We are being pulled into emotional extremes:
Urgency.
Certainty.
Division.
“Hate this one!”
“No, hate that one!”
And the more I try to keep up with it all, the more I feel myself being pulled away from myself.
So I stopped.
I went to a yoga class first thing in the morning.
I moved my body in rhythm with my breath.
I felt the delicious stretch in places that had been tight.
I inhaled the morning air—warm, slightly sweet, carrying the scent of flowers and the sound of birds.
After breathing, stretching, exerting my body, my mind paused, the bracing softened, and my body opened to receive.
Lying in savasana, I felt tears rise and wash over me.
No longer from fear, but with relief.
And I remembered: Life is good.
I went for a swim.
I let the water hold me, caress me.
My face relaxed, and my body softened into a smile.
I sat on the sand and let the sun kiss my skin.
My forehead.
My lips.
My chest.
My belly.
My legs.
And I remembered: I am safe and I am loved.
The future is uncertain.
It always has been.
But right now, in this moment, life is pulsating all around me. And I want to meet it in aliveness, while I am still among the living.
When I shrink, constrict, disconnect, and act from fear, I disconnect and abandon myself.
My job is to remain sovereign.
To not collapse into the idea that someone outside of me can control my heart, my mind, my body, my soul.
To stay connected to my own inner world.
To be discerning about what I let in.
To stay true to myself, especially now.
Because when I abandon myself under the pressure of what is happening in the world, I become the instrument of the very force that is creating more fear, more division, more disconnection.
I refuse to make enemies of my family members, neighbors, or strangers online.
Instead, I train myself for resilience, for discernment, for the capacity to stay open and in service to others without collapsing into fear.

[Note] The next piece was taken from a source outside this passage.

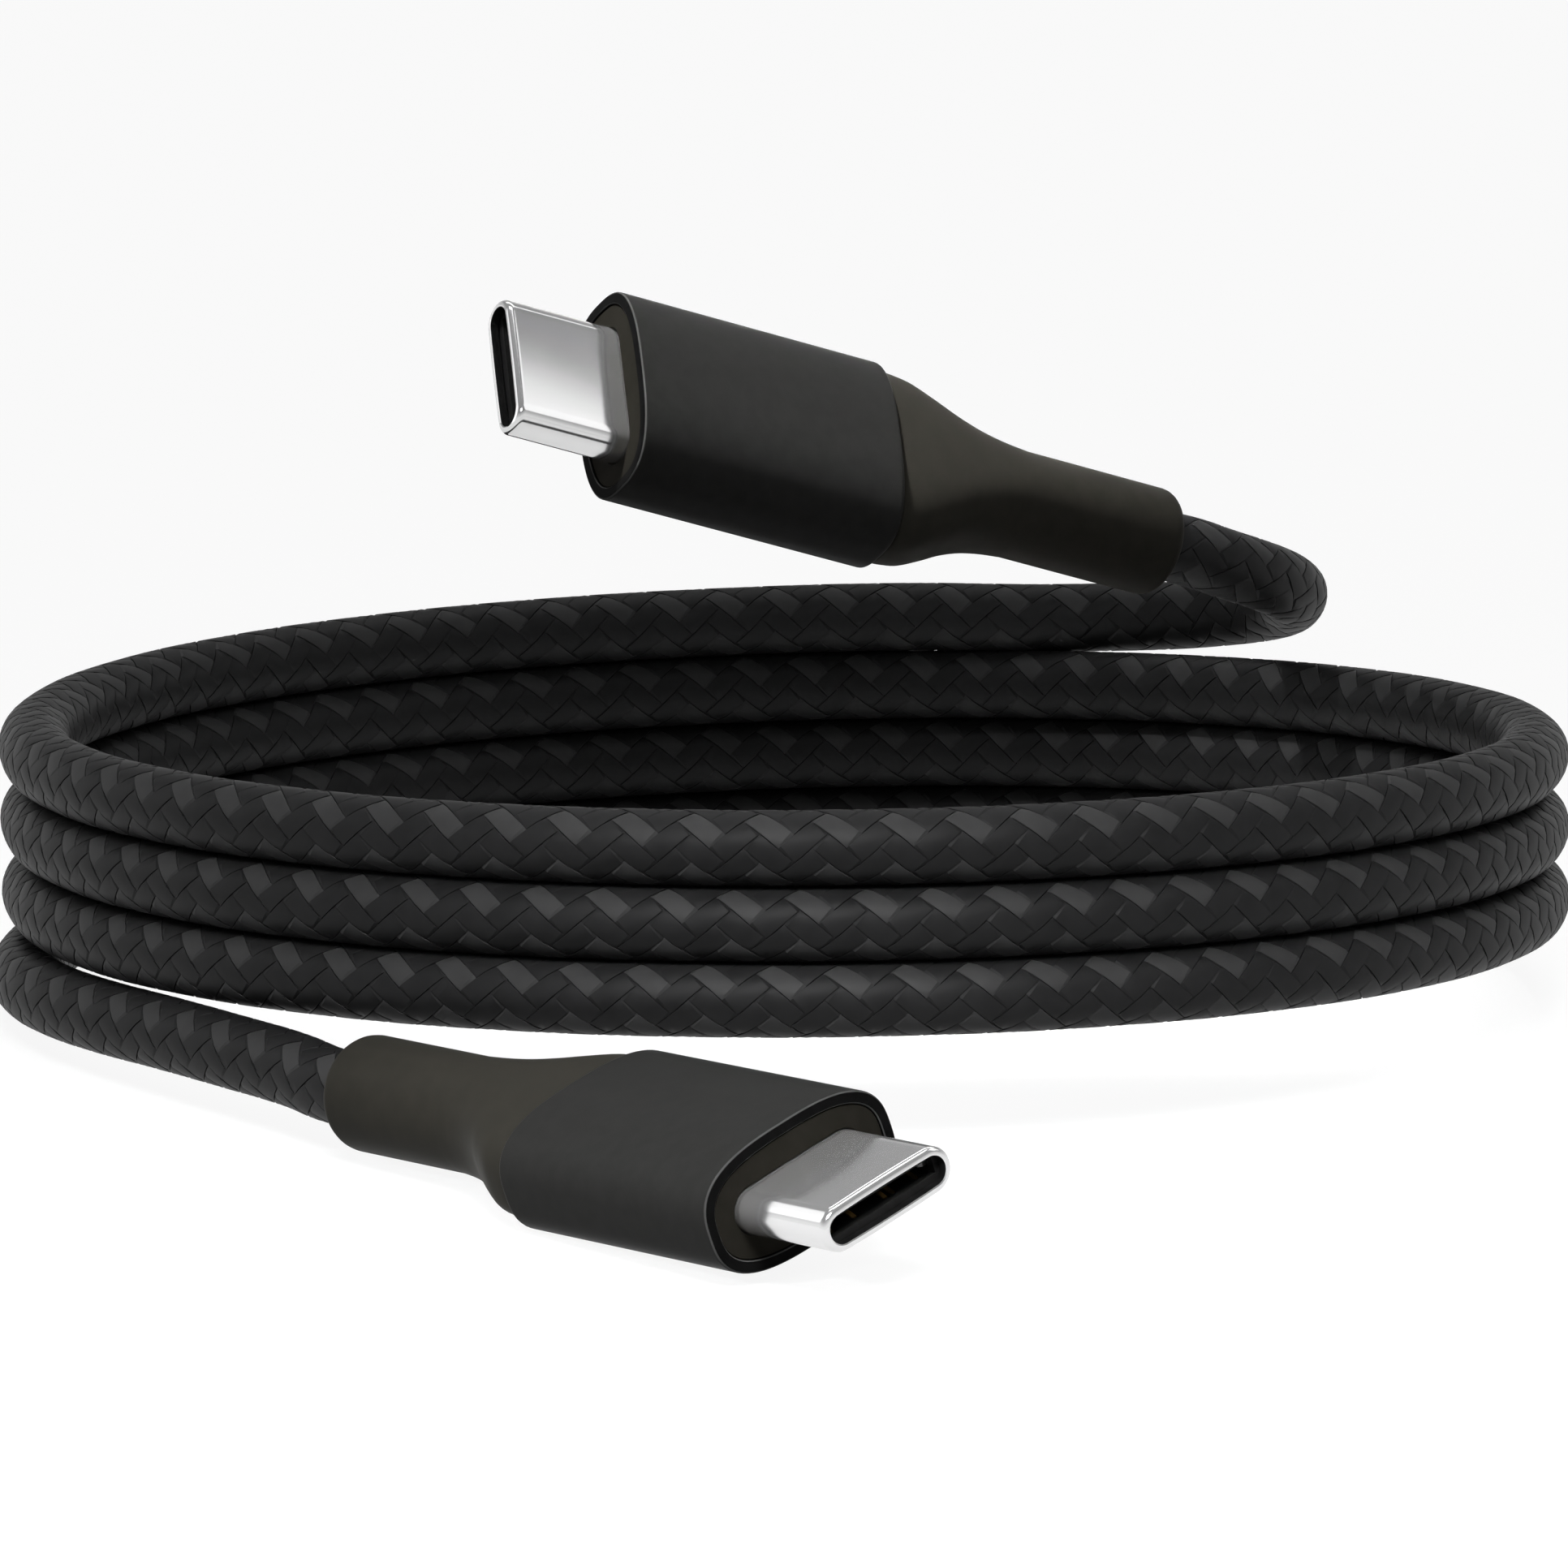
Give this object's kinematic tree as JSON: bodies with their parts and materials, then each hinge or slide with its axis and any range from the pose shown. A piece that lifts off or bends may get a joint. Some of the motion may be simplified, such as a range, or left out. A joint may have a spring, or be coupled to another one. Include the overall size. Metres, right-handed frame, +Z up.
{
  "type": "charging cable",
  "caption": "Coiled charging cable in a dark woven sleeve, with a slim reversible metal-nosed plug, an oval housing and a soft strain relief at each end.",
  "frame": {"origin": "on the surface it lies on, under the middle of the whole part's box", "axes": "+Z up; +Y away from the lower plug, along the part's longest extent; +X to the right as seen from the front"},
  "size_m": [0.0826, 0.117, 0.0371],
  "materials": {
    "woven_sleeve": "woven nylon sleeve in black and dark grey",
    "satin_black": "fine blasted satin black",
    "soft_black": "matte, slightly warm black",
    "bright_steel": "polished bright nickel on steel",
    "black_insulator": "moulded matte black",
    "gold_plate": "gold plate",
    "spring_steel": "stamped bright steel",
    "circuit_board": "green solder mask",
    "chip_black": "moulded black",
    "grey_mould": "moulded grey",
    "red_wire": "extruded red",
    "black_wire": "extruded black",
    "blue_wire": "extruded blue"
  },
  "bodies": {
    "cable_and_plugs": {"cable_coil": "woven_sleeve", "lower_cable_lead": "woven_sleeve", "lower_plug_cable_end": "woven_sleeve", "lower_plug_circuit_board": "circuit_board", "lower_plug_contact_carrier": "black_insulator", "lower_plug_control_wire": "blue_wire", "lower_plug_crimp_ferrule": "spring_steel", "lower_plug_front_bezel": "satin_black", "lower_plug_front_insulator": "black_insulator", "lower_plug_ground_spring_lower": "spring_steel", "lower_plug_ground_spring_upper": "spring_steel", "lower_plug_ground_wire": "black_wire", "lower_plug_housing": "satin_black", "lower_plug_inner_mould": "grey_mould", "lower_plug_metal_shell": "bright_steel", "lower_plug_power_wire": "red_wire", "lower_plug_shield_can": "spring_steel", "lower_plug_strain_relief": "soft_black", "upper_cable_lead": "woven_sleeve", "upper_plug_cable_end": "woven_sleeve", "upper_plug_circuit_board": "circuit_board", "upper_plug_contact_carrier": "black_insulator", "upper_plug_control_wire": "blue_wire", "upper_plug_crimp_ferrule": "spring_steel", "upper_plug_front_bezel": "satin_black", "upper_plug_front_insulator": "black_insulator", "upper_plug_ground_spring_lower": "spring_steel", "upper_plug_ground_spring_upper": "spring_steel", "upper_plug_ground_wire": "black_wire", "upper_plug_housing": "satin_black", "upper_plug_inner_mould": "grey_mould", "upper_plug_marker_chip": "chip_black", "upper_plug_metal_shell": "bright_steel", "upper_plug_power_wire": "red_wire", "upper_plug_shield_can": "spring_steel", "upper_plug_strain_relief": "soft_black"},
    "lower_plug_upper_contacts": {"lower_plug_contact_control_a5": "gold_plate", "lower_plug_contact_ground_a1": "gold_plate", "lower_plug_contact_ground_a12": "gold_plate", "lower_plug_contact_power_a4": "gold_plate", "lower_plug_contact_power_a9": "gold_plate"},
    "lower_plug_lower_contacts": {"lower_plug_contact_control_b5": "gold_plate", "lower_plug_contact_ground_b1": "gold_plate", "lower_plug_contact_ground_b12": "gold_plate", "lower_plug_contact_power_b4": "gold_plate", "lower_plug_contact_power_b9": "gold_plate"},
    "lower_plug_latch_left_arm": {"lower_plug_latch_left": "spring_steel"},
    "lower_plug_latch_right_arm": {"lower_plug_latch_right": "spring_steel"},
    "upper_plug_upper_contacts": {"upper_plug_contact_control_a5": "gold_plate", "upper_plug_contact_ground_a1": "gold_plate", "upper_plug_contact_ground_a12": "gold_plate", "upper_plug_contact_power_a4": "gold_plate", "upper_plug_contact_power_a9": "gold_plate"},
    "upper_plug_lower_contacts": {"upper_plug_contact_control_b5": "gold_plate", "upper_plug_contact_ground_b1": "gold_plate", "upper_plug_contact_ground_b12": "gold_plate", "upper_plug_contact_power_b4": "gold_plate", "upper_plug_contact_power_b9": "gold_plate"},
    "upper_plug_latch_left_arm": {"upper_plug_latch_left": "spring_steel"},
    "upper_plug_latch_right_arm": {"upper_plug_latch_right": "spring_steel"}
  },
  "joints": [
    {"name": "upper_plug_upper_contacts_flex", "type": "hinge", "parent": "cable_and_plugs", "child": "upper_plug_upper_contacts", "pos_m": [-0.00622, 0.02189, 0.03054], "axis": [0.1007, -0.6753, -0.7306], "range_deg": [0, 1], "stiffness_Nm_per_rad": 0.00004},
    {"name": "upper_plug_lower_contacts_flex", "type": "hinge", "parent": "cable_and_plugs", "child": "upper_plug_lower_contacts", "pos_m": [-0.00573, 0.02135, 0.0311], "axis": [-0.1007, 0.6753, 0.7306], "range_deg": [0, 1], "stiffness_Nm_per_rad": 0.00004},
    {"name": "upper_plug_latch_left_flex", "type": "hinge", "parent": "cable_and_plugs", "child": "upper_plug_latch_left_arm", "pos_m": [-0.00981, 0.02209, 0.03459], "axis": [-0.5323, 0.5838, -0.613], "range_deg": [0, 2.6], "stiffness_Nm_per_rad": 0.000004},
    {"name": "upper_plug_latch_right_flex", "type": "hinge", "parent": "cable_and_plugs", "child": "upper_plug_latch_right_arm", "pos_m": [-0.00911, 0.01742, 0.02954], "axis": [0.5323, -0.5838, 0.613], "range_deg": [0, 2.6], "stiffness_Nm_per_rad": 0.000004},
    {"name": "lower_plug_upper_contacts_flex", "type": "hinge", "parent": "cable_and_plugs", "child": "lower_plug_upper_contacts", "pos_m": [-0.00155, -0.04815, 0.00499], "axis": [-0.7319, -0.5886, -0.3434], "range_deg": [0, 1], "stiffness_Nm_per_rad": 0.00004},
    {"name": "lower_plug_lower_contacts_flex", "type": "hinge", "parent": "cable_and_plugs", "child": "lower_plug_lower_contacts", "pos_m": [-0.00128, -0.04798, 0.00413], "axis": [0.7319, 0.5886, 0.3434], "range_deg": [0, 1], "stiffness_Nm_per_rad": 0.00004},
    {"name": "lower_plug_latch_left_flex", "type": "hinge", "parent": "cable_and_plugs", "child": "lower_plug_latch_left_arm", "pos_m": [0.00367, -0.0493, 0.00591], "axis": [-0.293, -0.1832, 0.9384], "range_deg": [0, 2.6], "stiffness_Nm_per_rad": 0.000004},
    {"name": "lower_plug_latch_right_flex", "type": "hinge", "parent": "cable_and_plugs", "child": "lower_plug_latch_right_arm", "pos_m": [-0.00139, -0.05337, 0.00353], "axis": [0.293, 0.1832, -0.9384], "range_deg": [0, 2.6], "stiffness_Nm_per_rad": 0.000004}
  ],
  "couplings": [
    {"joint": "upper_plug_lower_contacts_flex", "follows": "upper_plug_upper_contacts_flex", "ratio": 1},
    {"joint": "upper_plug_latch_left_flex", "follows": "upper_plug_upper_contacts_flex", "ratio": 2.6},
    {"joint": "upper_plug_latch_right_flex", "follows": "upper_plug_upper_contacts_flex", "ratio": 2.6},
    {"joint": "lower_plug_lower_contacts_flex", "follows": "lower_plug_upper_contacts_flex", "ratio": 1},
    {"joint": "lower_plug_latch_left_flex", "follows": "lower_plug_upper_contacts_flex", "ratio": 2.6},
    {"joint": "lower_plug_latch_right_flex", "follows": "lower_plug_upper_contacts_flex", "ratio": 2.6}
  ]
}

Yes, the future is uncertain.
It always has been.
I am not asking you to tolerate the unforgivable.
I am asking:
Where is your anger pointing you?
What is it revealing about your own needs, your values, your boundaries?
And where in your life are you being asked to say no and to practice it until it no longer brings fear or guilt?
Now is the time to become more steady, more clear, more rooted in yourself.
Because right now, in this moment, you are alive, breathing, feeling.
And you have choices.
Because if we want a future that does not resemble the past, we cannot keep reacting from the same place that created the past.